Every Thursday, my aunts would come over to Grandma’s house to do laundry. They’d heat water over an open fire in a big galvanized tub, and transfer the hot water by the bucket to a washing machine tub with a wringer. There were clotheslines all over the place and the cousins would all play together while the women worked, generally keeping our distance lest the switches come out. We spent a lot of that time playing in the creek (pronounced “crick”).
Almost exactly between the two houses was a path that led down the hill to the creek. It was just a trickle, not deep enough to drown a toddler, but there was one place wide enough to skip a small rock a couple of times. One of my cousins skipped a rock across my head once and drew blood. We’d pick up rocks to look for crawdaddies, build dams and play war, chucking reedy plants like spears.

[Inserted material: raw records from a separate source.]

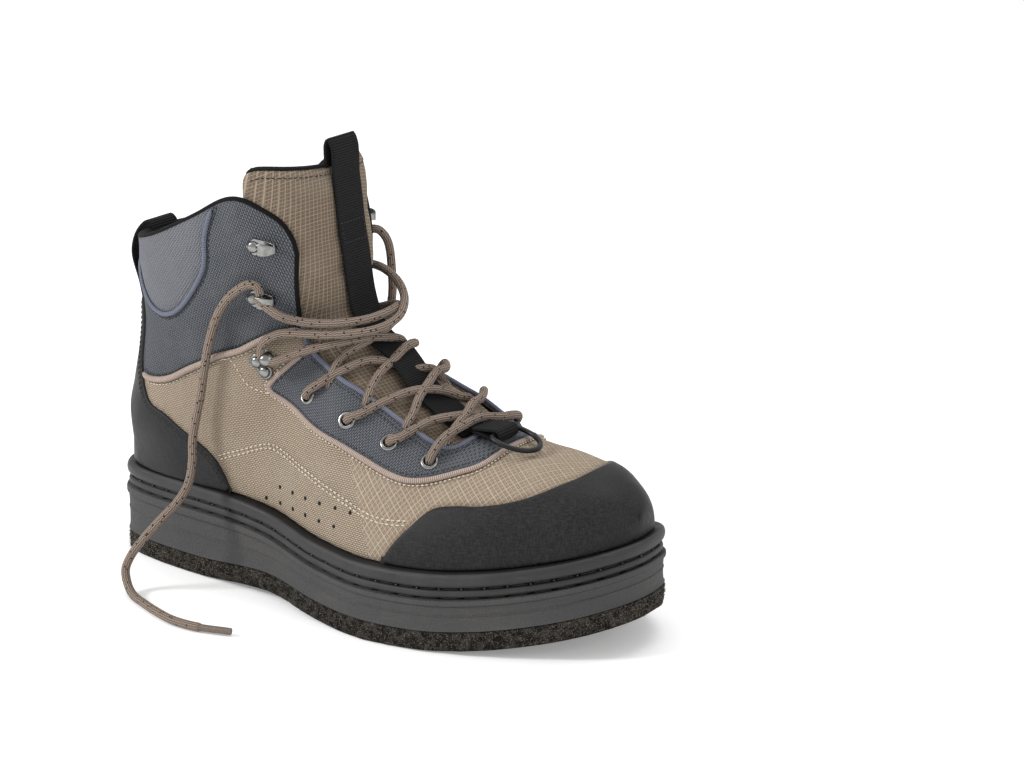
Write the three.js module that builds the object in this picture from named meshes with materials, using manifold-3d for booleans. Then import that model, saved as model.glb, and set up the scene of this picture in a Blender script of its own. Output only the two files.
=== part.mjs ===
// Felt-soled wading boot for the right foot, in millimetres, +Z up and the toe along +X.
// The boot is laid out from the heel's back at x = 0 with the lateral side along -Y,
// and one group moves it so that the middle of the sole is at the origin.
import * as THREE from 'three';
import { mergeVertices } from 'three/addons/utils/BufferGeometryUtils.js';
import Module from 'manifold-3d';

const wasm = await Module();
wasm.setup();

// Driving sizes of the last and sole
const soleLength = 318;
const ballWidth = 124;
const heelWidth = 79.5;
const instepHeight = 121.5;
const collarHeight = 208;
const collarWidth = 91;
const ankleWidth = 73;
const heelStack = 35.3;
const forefootStack = 26.5;
const feltThickness = 10;
const randHeight = 13;
const toeSpring = 18.7;
const archRise = 3.4;
const weltLedge = 6.5;
const weltShelf = 3;
const insoleThickness = 8;

// Driving sizes of the upper and what is sewn to it
const upperWall = 2.4;
const overlayThickness = 1.3;
const pipingHeight = 2.4;
const pipingWidth = 3.2;
const tonguePadding = 9;
const tongueMargin = 5;
const tongueTop = 216;
const tongueWidth = 70;
const webbingThickness = 1.5;
const webbingWidth = 22;
const pullLoopTop = 235;
const heelLoopWidth = 20;
const heelLoopBulge = 7;

// Driving sizes of the hardware and lace
const laceDiameter = 4.5;
const eyeletBore = 5.2;
const eyeletFlange = 9.2;
const hookLength = 17;
const hookWidth = 9;
const hookPlate = 1;
const rivetDiameter = 6;
const ringThickness = 3;
const ringWidth = 27;
const ringDepth = 21;
const tabTail = 13;

// Clearances
const fit = 0.3;
const easyFit = 0.45;
const laceGap = 0.4;
const facetSag = 1.5;

// Tables, their lengths as shares of the named sizes. The outline's rows run from heel to toe.
const outlineRows = [
  { share: 0, across: heelWidth, lateral: 0, medial: 0 },
  { share: 0.03, across: heelWidth, lateral: 0.293, medial: 0.265 },
  { share: 0.1, across: heelWidth, lateral: 0.4, medial: 0.415 },
  { share: 0.22, across: heelWidth, lateral: 0.478, medial: 0.5 },
  { share: 0.36, across: ballWidth, lateral: 0.358, medial: 0.285 },
  { share: 0.5, across: ballWidth, lateral: 0.477, medial: 0.341 },
  { share: 0.62, across: ballWidth, lateral: 0.534, medial: 0.464 },
  { share: 0.7, across: ballWidth, lateral: 0.516, medial: 0.483 },
  { share: 0.78, across: ballWidth, lateral: 0.461, medial: 0.469 },
  { share: 0.86, across: ballWidth, lateral: 0.377, medial: 0.42 },
  { share: 0.93, across: ballWidth, lateral: 0.278, medial: 0.346 },
  { share: 0.98, across: ballWidth, lateral: 0.15, medial: 0.211 },
  { share: 1, across: ballWidth, lateral: 0, medial: 0 },
];
// Cross sections of the foot: ridge as a share of the instep height, lean of the ridge to the
// medial side as a share of the ball width, and how square the section is.
const footRows = [
  { share: 0, ridge: 0.52, lean: 0, square: 2.4 },
  { share: 0.18, ridge: 0.6, lean: 0, square: 2.4 },
  { share: 0.32, ridge: 0.78, lean: 0.02, square: 2.4 },
  { share: 0.42, ridge: 1.02, lean: 0.03, square: 2.2 },
  { share: 0.47, ridge: 1.11, lean: 0.07, square: 2.1 },
  { share: 0.538, ridge: 1.02, lean: 0.1, square: 2.1 },
  { share: 0.575, ridge: 0.945, lean: 0.11, square: 2.1 },
  { share: 0.613, ridge: 0.888, lean: 0.11, square: 2.1 },
  { share: 0.66, ridge: 0.812, lean: 0.095, square: 2.1 },
  { share: 0.708, ridge: 0.757, lean: 0.07, square: 2.2 },
  { share: 0.755, ridge: 0.737, lean: 0.05, square: 2.4 },
  { share: 0.805, ridge: 0.726, lean: 0.04, square: 2.6 },
  { share: 0.85, ridge: 0.712, lean: 0.03, square: 2.6 },
  { share: 0.896, ridge: 0.694, lean: 0.02, square: 2.6 },
  { share: 0.937, ridge: 0.65, lean: 0, square: 2.5 },
  { share: 0.968, ridge: 0.595, lean: 0, square: 2.4 },
  { share: 0.99, ridge: 0.54, lean: 0, square: 2.2 },
  { share: 1, ridge: 0.52, lean: 0, square: 2.2 },
];
// Level sections of the shaft: height as a share of the collar height, back and front as
// shares of the sole's length, half its width as a share of the named width.
const shaftRows = [
  { share: 0.2, back: 0.038, front: 0.371, across: ankleWidth, half: 0.41, square: 2.3 },
  { share: 0.3, back: 0.016, front: 0.403, across: ankleWidth, half: 0.48, square: 2.3 },
  { share: 0.37, back: 0.0126, front: 0.421, across: ankleWidth, half: 0.5, square: 2.3 },
  { share: 0.45, back: 0.0236, front: 0.44, across: ankleWidth, half: 0.5, square: 2.3 },
  { share: 0.53, back: 0.0346, front: 0.456, across: ankleWidth, half: 0.5, square: 2.3 },
  { share: 0.62, back: 0.044, front: 0.4654, across: ankleWidth, half: 0.514, square: 2.3 },
  { share: 0.7, back: 0.0472, front: 0.467, across: collarWidth, half: 0.44, square: 2.35 },
  { share: 0.82, back: 0.0487, front: 0.459, across: collarWidth, half: 0.473, square: 2.45 },
  { share: 0.92, back: 0.0472, front: 0.448, across: collarWidth, half: 0.489, square: 2.5 },
  { share: 1, back: 0.044, front: 0.442, across: collarWidth, half: 0.5, square: 2.5 },
  { share: 1.15, back: 0.038, front: 0.428, across: collarWidth, half: 0.505, square: 2.5 },
];
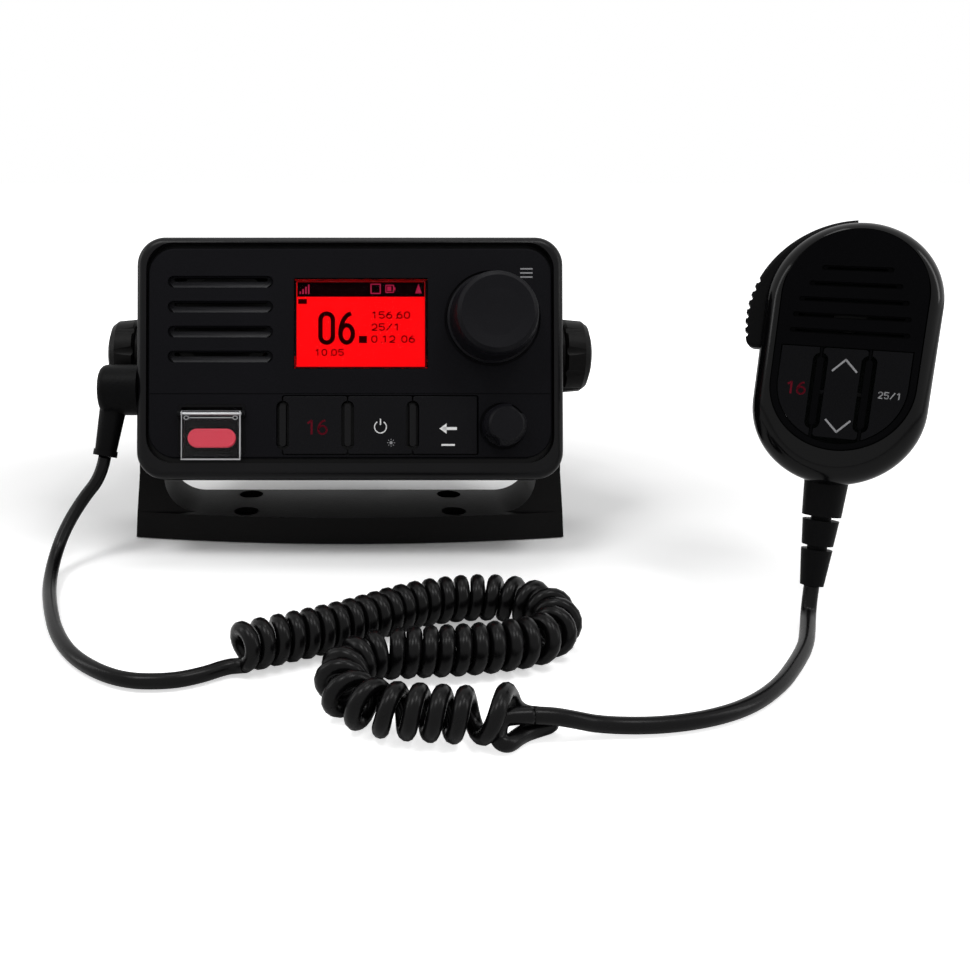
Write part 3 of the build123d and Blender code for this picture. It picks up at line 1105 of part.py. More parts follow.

So if it’s true what they say, that the first five years are the most formative of a person’s life, this was the stuff I am made of. Juvenile parents and outdoor johns. Crawdaddies and Granddaddy Longlegs. Forts on the newspaper and invisible gnomes in the well.
We lived on Auburn Lane until sometime in 1965 when we moved to Richmond, Ind., where I went to first grade (no kindergarten) at Starr Elementary School, and turned 7 years old that fall.